Dark Moves

Two person exhibition, Cooley Gallery, February 2023

Fabiola Menchelli and Heather Watkins are artists deeply invested in the sensory nuances and perceptual intricacies of luminescence, as well as its orbital complement—darkness (and shadow). With methodologies drawn from poetry, cosmogony, and scientific experimentation, the artists transform materials through meticulous and embodied forms of touch and transference. After decades of engagement, the artists have become the mediums of these transmissions—receiving and reciprocating the energies that breathe through their work, and their bodies, turn by turn. Conceptually and physically, it is the infinite granularity of darkness that grounds their sightlines. Shadow becomes a medium in the artists’ hands, multiplying the organic curves and honed edges of their work across the hemlock floors and deep, azure walls of the museum. Menchelli and Watkins synthesize color, line, and form in ways that dematerialize modernist geometries, diffusing planarity into soft-hued angles and flowing pours. They are seekers of the indefinable in-between, where intentionality and the unconscious meet, rising like a sunset on the other side of the earth.

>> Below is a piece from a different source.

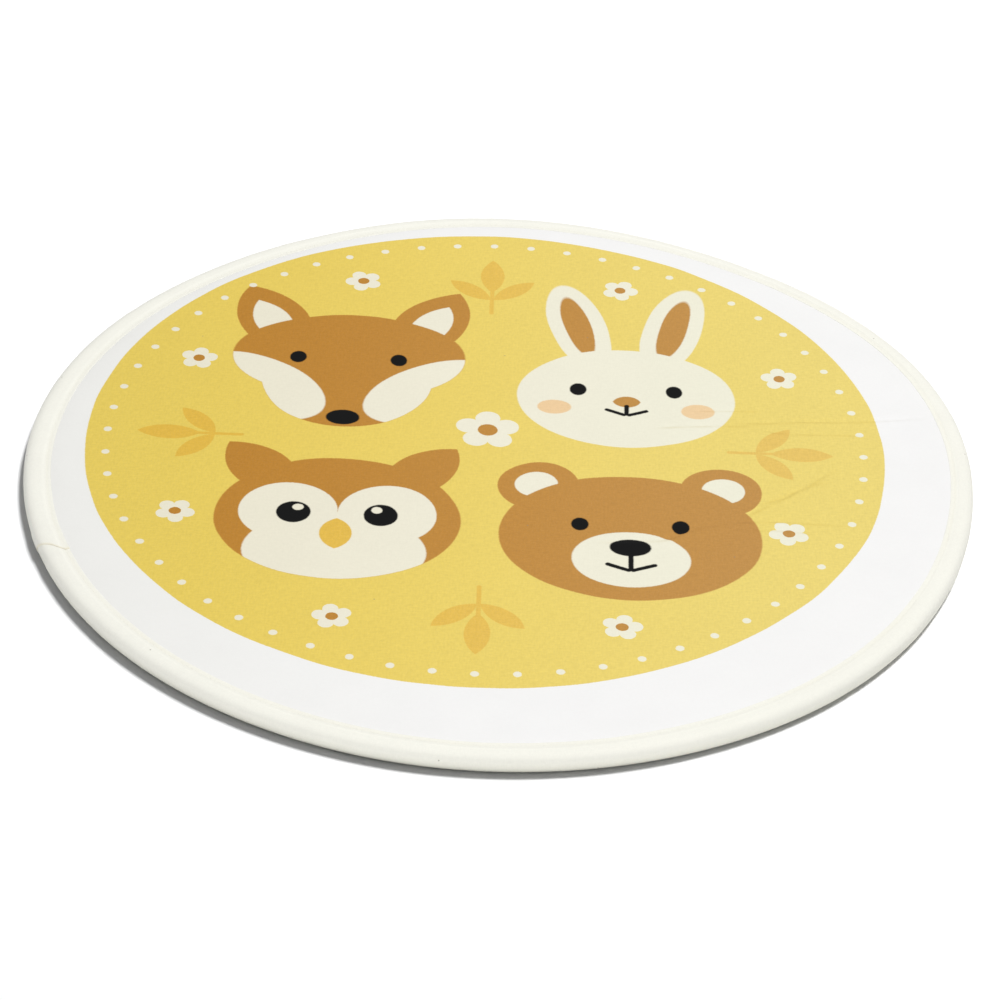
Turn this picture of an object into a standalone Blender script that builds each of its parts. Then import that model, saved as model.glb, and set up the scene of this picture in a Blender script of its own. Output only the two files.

Working together over a two-year period, and working between Portland, Oregon and Mexico City, the artists studied one another’s processes and intellectual interests, discussing readings, and collaborating with Cooley on the design of the exhibition. As they opened to one another’s work, and themselves, Menchelli and Watkins considered the phenomenology of the exhibition from artistic, as well as personal, perspectives. Menchelli states: “Heather and I kept having conversations about blindness and the experience of darkness—not as a cold and distant place, but as a place to inhabit and observe.” The voids and folds throughout the exhibition become moments of disappearance, reversal, and refraction—particularly in the center of the Cooley, where a hexagonal room with open ends echoes the internal geometries and shadows of Menchelli and Watkins’ work. As viewers move through, and around, the hexagon, their bodies describe the lemniscate—the symbol of infinity (∞).